Hatch’s hearing is more BS than BCS

By Jeff Mullin, Senior Writer

It is comforting to know Congress has our best interests at heart.

With our nation facing a slew of issues, from overhauling health care to bolstering the flagging economy, from dealing with Afghanistan to getting ready for the inevitable return of the swine flu, at least one prominent Congressman has instead turned his attention to more weighty matters.

What it is, is football.

Utah Sen. Orrin Hatch, R-Utah, has decided to take on the Bowl Championship Series, the method through which the NCAA’s largest football playing schools decide their national champion.

Hatch said last week the Justice Department needs to step in and consider whether the BCS was violating antitrust laws.

The senator is on his high horse against the BCS because the University of Utah was not invited to last year’s BCS bowl party, despite finishing the regular season undefeated.

The Utes are part of the Mountain West Conference, one of the conferences that does not receive an automatic bid into a BCS game.

Utah went on to pound Alabama 31-17 in the Sugar Bowl, thus finishing 13-0. For their trouble, the Utes finished No. 2 in the final national polls.

During the hearing, Hatch cited the “arrogance about the BCS. An attorney for the Mountain West Conference called the BCS “a self-appointed cartel.” Utah president Michael Young accused the BCS of “perpetuating an unfair system,” and said the BCS has a “stranglehold on college football.”

Granted, the BCS stinks. It is an unfair system and one that annually produces an artificial national champion. There should be a playoff system, like there is at every other level of the game.

But Congress should butt out.

I don’t want my elected representatives spending their time worrying about college football. I want them to tackle real issues, like mounting unemployment and the malaise that still grips our nation’s economy.

College football is a form of entertainment, pure and simple. This makes it no more or less important than theater, movies, television or video games.

I would rather Congress get more involved in fixing our nation’s automobile industry. It used to be said if General Motors sneezed, America came down with a cold. General Motors is in bankruptcy.
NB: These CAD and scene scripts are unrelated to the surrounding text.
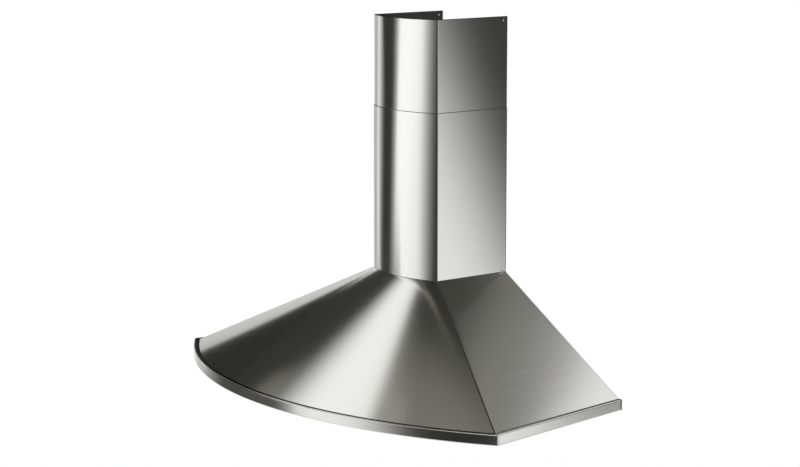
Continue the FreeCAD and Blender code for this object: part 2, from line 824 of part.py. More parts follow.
# Lamps: a cup on the pan, a trim ring below it, the glass in the ring and the bulb in its socket
panUpper = "rimSheet + panSheet"
cupTop = "panSheet + lampCupHeight"
for sideName, sign in sides.items():
    across = "%d * lampAcross" % sign
    cup = [("lampCupRadius - lampCupSheet", "panSheet"), ("lampCupFlange", "panSheet"),
           ("lampCupFlange", "panSheet + lampCupSheet"), ("lampCupRadius", "panSheet + lampCupSheet"),
           ("lampCupRadius", cupTop), ("0", cupTop), ("0", cupTop + " - lampCupSheet"),
           ("lampCupRadius - lampCupSheet", cupTop + " - lampCupSheet")]
    revolved("lamp_cup_" + sideName, "XZ_Plane", cup, "V_Axis", "lampForward", across, "rimSheet")
    trim = [("lampLensRadius", "-lampTrimHeight"), ("lampTrimRadius", "-lampTrimHeight"),
            ("lampTrimRadius", "0"), ("lampCupRadius - lampCupSheet - panGap", "0"),
            ("lampCupRadius - lampCupSheet - panGap", "lampLensThickness"),
            ("lampLensRadius", "lampLensThickness")]
    revolved("lamp_trim_" + sideName, "XZ_Plane", trim, "V_Axis", "lampForward", across, "rimSheet")
    glassTop = "lampLensThickness + lampLensLip"
    glass = [("0", "0"), ("lampLensRadius - seatClearance", "0"),
             ("lampLensRadius - seatClearance", "lampLensThickness"),
             ("lampLensRadius + lampLensLip", "lampLensThickness"), ("lampLensRadius + lampLensLip", glassTop),
             ("0", glassTop)]
    revolved("lamp_lens_" + sideName, "XZ_Plane", glass, "V_Axis", "lampForward", across, "rimSheet")
    socketLow = cupTop + " - lampCupSheet - socketHeight"
    bulb = [("0", socketLow + " - bulbLength"), ("bulbRadius / 2", socketLow + " - bulbLength"),
            ("bulbRadius", socketLow + " - bulbLength + bulbRadius / 2"), ("bulbRadius", socketLow),
            ("0", socketLow)]
    revolved("lamp_bulb_" + sideName, "XZ_Plane", bulb, "V_Axis", "lampForward", across, "rimSheet")
lampSockets = [cylinder("socket_" + sideName, "socketRadius", "socketHeight", "%d * lampAcross" % sign,
                        "-lampForward", "rimSheet + %s - lampCupSheet - socketHeight" % cupTop)
               for sideName, sign in sides.items()]
keep(group("lamp_sockets", lampSockets), "lamp_sockets")

# Push buttons in their bezel, under a box with one switch for each
bezelLowZ = "rimSheet - bezelLip"
bezelFlange = box("bezel_flange", "bezelWidth", "bezelDepth", "bezelLip", "-bezelWidth / 2",
                  "-buttonForward - bezelDepth / 2", bezelLowZ)
bezelInset = "(bezelLip + panGap)"
bezelBody = box("bezel_body", "bezelWidth - 2 * " + bezelInset, "bezelDepth - 2 * " + bezelInset, "bezelHeight",
                "-bezelWidth / 2 + " + bezelInset, "-buttonForward - bezelDepth / 2 + " + bezelInset, "rimSheet")
buttonHoles = []
for i, name in enumerate(buttonNames):
    across = "%g * buttonPitch" % (i - (len(buttonNames) - 1) / 2)
    buttonHoles.append(box("button_hole_" + name, "buttonWidth + 2 * buttonGap", "buttonDepth + 2 * buttonGap",
                           "bezelHeight + bezelLip + 2 * overrun", "%s - buttonWidth / 2 - buttonGap" % across,
                           "-buttonForward - buttonDepth / 2 - buttonGap", "rimSheet - bezelLip - overrun"))
bezelBlank = fuse("bezel_blank", [bezelFlange, bezelBody])
keep(cut("control_bezel", bezelBlank, fuse("button_holes", buttonHoles)), "control_bezel")

flangeLow = "rimSheet + bezelHeight + buttonGap"
for i, name in enumerate(buttonNames):
    button = startBody("button_" + name)
    capHalf, flangeHalf = "buttonWidth / 2", "buttonWidth / 2 + buttonFlange"
    stemTop = flangeLow + " + buttonFlangeHeight + buttonStem"
    profile = [("-(%s)" % capHalf, "-buttonProud"), (capHalf, "-buttonProud"), (capHalf, flangeLow),
               (flangeHalf, flangeLow), (flangeHalf, flangeLow + " + buttonFlangeHeight"),
               ("buttonStem / 2", flangeLow + " + buttonFlangeHeight"), ("buttonStem / 2", stemTop),
               ("-buttonStem / 2", stemTop), ("-buttonStem / 2", flangeLow + " + buttonFlangeHeight"),
               ("-(%s)" % flangeHalf, flangeLow + " + buttonFlangeHeight"), ("-(%s)" % flangeHalf, flangeLow),
               ("-(%s)" % capHalf, flangeLow)]
    outline = outlineSketch(button, "button_outline_" + name, "XZ_Plane", profile)
    pad(button, "button_block_" + name, outline, "buttonDepth", True)
    bind(button, "Placement.Base.x", "%g * buttonPitch" % (i - (len(buttonNames) - 1) / 2))
    bind(button, "Placement.Base.y", "-buttonForward")

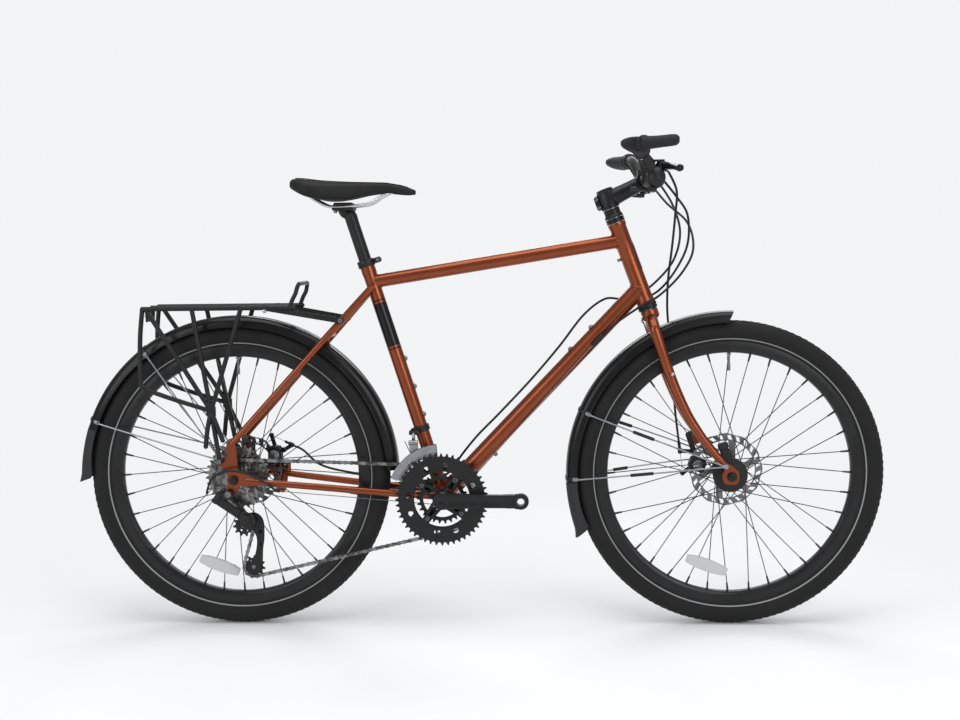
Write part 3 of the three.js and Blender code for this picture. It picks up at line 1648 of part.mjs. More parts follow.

Can the nation be far behind?

There is a crazy man at the helm of North Korea threatening to fire long-range missiles at Hawaii. And he doesn’t care Florida won the last BCS national championship. And he has nukes, not to mention bad hair.

Iran is in turmoil, with an unstable leader of its own, and it, too, stands at the cusp of joining the nuclear club.

The war in Afghanistan is heating up, resulting in eight U.S. casualties in a recent two-day period. In Iraq, American troops are giving way to Iraqis, but the bombings continue.

So remind me again why a U.S. senator is wasting his time holding hearings about football?

Because, Hatch maintains, college football is a big money concern. Granted, the top echelon of college football is a $2 billion a year business. But why should that draw government scrutiny? The government didn’t exactly do a great job overseeing the home mortgage industry or the financial firms it wound up bailing out when the economy cratered.

America’s unemployment rate is 9.5 percent and is likely to creep past 10 percent before things begin turning around. At present, some 14.7 million Americans are out of work. Ask them whether they would rather have a job or a major college football playoff system.

The world is a troubled, dangerous place. Congress needs to spend its time worrying about making America safer, stronger and more prosperous, not whether or not Utah has a chance to win a national championship.

A major college playoff would be great. But it shouldn’t be Congress pushing for such a system, but the NCAA.

When reporters asked Hatch if the hearing amounted to political pandering, he replied, “That’s just bull.”

Actually, that’s a pretty good description of Hatch’s attempts to revamp the BSC.